Hayatta en zor olan şey insanların damak alışkanlıklarını değiştirmektir. Toplumun bütün direnç katları ve inat noktaları çoğunlukla midesinde düğümlenir. Sonbahardan bu güne domates fiyatlarının neredeyse bir korku filmi sahnesi gibi gerilime odaklanması sadece rakamlarla açıklanamaz, o bizim kentleşme çizgimizin tipik ve hayli tuhaf göstergelerindendir. Bu göstergeyi biraz deştiğimizde içimizdeki değişim akımını buluruz. Vazgeçmeyi değil talep etmeyi seviyoruz artık. Domatese bağlıyız. Onda hayatımızın rengi kadar çeşitliliğini de buluyoruz. Onu devreden çıkardığımızda büyük bir ontolojik boşluğa düşeceğimizi sanıyoruz. Kaldı ki Amik Ovası’ndan Simav topraklarına, Antalya’dan Çanakkale önlerine kadar domates yetiştirme potansiyelimiz göz önünde bulundurulduğunda bilimsel verilerle hareket etmediğimiz açıktır.
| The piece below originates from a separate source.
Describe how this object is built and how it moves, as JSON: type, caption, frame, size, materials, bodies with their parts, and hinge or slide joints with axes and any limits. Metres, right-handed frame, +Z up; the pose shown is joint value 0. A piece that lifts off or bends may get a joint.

Fırsatçı ve şımarık ve bir o kadar da dağınık üretim, pazarlama ve dağıtım çemberinde sıkışıp boğuşuyoruz.
***
Reçelinden kurutmasına, salçasından turşusuna değin pek çok lezzet geçişine sahip bir sebzenin (meyve mi yoksa) daha gerilimsiz bir döngüde hayatımızda olması beklenir. Domates ekonomik bir mal olmanın ötesinde günceli aşan bir sebze artık. Gel gör ki her şeyin gündelik dil içinde ezilip çürütüldüğü bir yer burası. Oturup domatese güzelleme yapsak, onun girdiği yemeklere kattığı hünerden söz açsak, kokusunun eşsizliğinden, yetiştiği toprağın zenginliğinden dem vursak, şarkılara, resimlere, filmlere, güzellik yarışmalarına vurduğu damgayı hatırlasak belki biraz avunuruz ama yaz bitince bizi bekleyen gerilimi sadece ertelemiş oluruz. Her geçen gün aradan çekilen yerel tohumlar ise ayrı mesele.
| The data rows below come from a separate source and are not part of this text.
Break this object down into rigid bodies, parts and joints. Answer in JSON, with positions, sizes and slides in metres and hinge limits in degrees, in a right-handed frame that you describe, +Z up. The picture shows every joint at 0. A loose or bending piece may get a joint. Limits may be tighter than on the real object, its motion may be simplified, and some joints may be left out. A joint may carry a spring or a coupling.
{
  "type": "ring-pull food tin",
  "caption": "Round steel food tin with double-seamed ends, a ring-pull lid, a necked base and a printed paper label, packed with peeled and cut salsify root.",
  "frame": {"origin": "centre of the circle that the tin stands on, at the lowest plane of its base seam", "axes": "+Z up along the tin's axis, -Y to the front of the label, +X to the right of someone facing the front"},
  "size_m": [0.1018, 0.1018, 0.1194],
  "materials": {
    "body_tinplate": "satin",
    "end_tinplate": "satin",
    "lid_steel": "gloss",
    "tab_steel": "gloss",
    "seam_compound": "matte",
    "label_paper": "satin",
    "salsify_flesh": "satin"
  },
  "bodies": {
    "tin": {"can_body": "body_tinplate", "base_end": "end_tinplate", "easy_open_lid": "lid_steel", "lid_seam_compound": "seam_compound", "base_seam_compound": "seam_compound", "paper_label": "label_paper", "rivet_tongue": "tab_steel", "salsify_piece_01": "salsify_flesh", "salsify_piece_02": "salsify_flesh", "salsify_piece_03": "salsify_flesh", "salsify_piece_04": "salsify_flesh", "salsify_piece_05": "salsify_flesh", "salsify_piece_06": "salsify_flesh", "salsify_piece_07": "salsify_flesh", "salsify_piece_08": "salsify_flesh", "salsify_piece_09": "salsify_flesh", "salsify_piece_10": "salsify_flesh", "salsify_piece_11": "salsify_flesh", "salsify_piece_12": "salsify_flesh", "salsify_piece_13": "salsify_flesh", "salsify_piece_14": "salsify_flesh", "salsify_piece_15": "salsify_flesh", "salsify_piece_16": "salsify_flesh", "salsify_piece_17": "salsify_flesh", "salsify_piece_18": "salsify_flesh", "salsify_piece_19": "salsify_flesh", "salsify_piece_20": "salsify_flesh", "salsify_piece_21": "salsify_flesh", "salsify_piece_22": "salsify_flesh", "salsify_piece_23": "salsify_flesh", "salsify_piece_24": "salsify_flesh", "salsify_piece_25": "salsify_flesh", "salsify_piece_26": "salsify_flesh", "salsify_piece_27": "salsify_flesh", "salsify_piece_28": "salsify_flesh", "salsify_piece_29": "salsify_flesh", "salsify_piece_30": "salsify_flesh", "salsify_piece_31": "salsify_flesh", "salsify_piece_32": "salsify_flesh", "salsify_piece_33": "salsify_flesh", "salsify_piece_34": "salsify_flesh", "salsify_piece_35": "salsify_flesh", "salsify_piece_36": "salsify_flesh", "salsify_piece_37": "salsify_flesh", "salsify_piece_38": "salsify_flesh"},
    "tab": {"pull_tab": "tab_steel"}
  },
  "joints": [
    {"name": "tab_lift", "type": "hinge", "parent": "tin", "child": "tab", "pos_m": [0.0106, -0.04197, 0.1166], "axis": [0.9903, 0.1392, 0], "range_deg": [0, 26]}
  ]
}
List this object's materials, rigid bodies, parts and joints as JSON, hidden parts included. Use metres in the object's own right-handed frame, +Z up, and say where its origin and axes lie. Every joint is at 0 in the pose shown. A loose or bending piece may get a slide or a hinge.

Tek düze bir hayatın içinde değiliz artık. Toplum olarak çeşitli, değişken ve açık bir hayat sürmenin peşindeyiz. Domates gibi hayatımızın, mutfağımızın her yerine sinmiş bir vazgeçilmezi çözmek biraz da gelecek için bulacağımız çözümlerin işareti olmalı. Domates, bugünlerle tartışıldığı şekilde Rusya pazarından öte terk edilmişlik görüntüsü veren Anadolu toprağına bakışımızı ve oradan yeşerecek varlığımızı ilgilendiren bir konu. O unutulmaz ‘Kızarmış Yeşil Domatesler’ filmini hatırlayarak söylersek, bir şeyin üstünü örtüp geçiştirmek içinde yaşadığımız gerçeği ortadan kaldırmaz. Gerçek daha derinden akar. Mutlaka akar. Domates, üzerinde düşünülmeyi çoktan hak eder.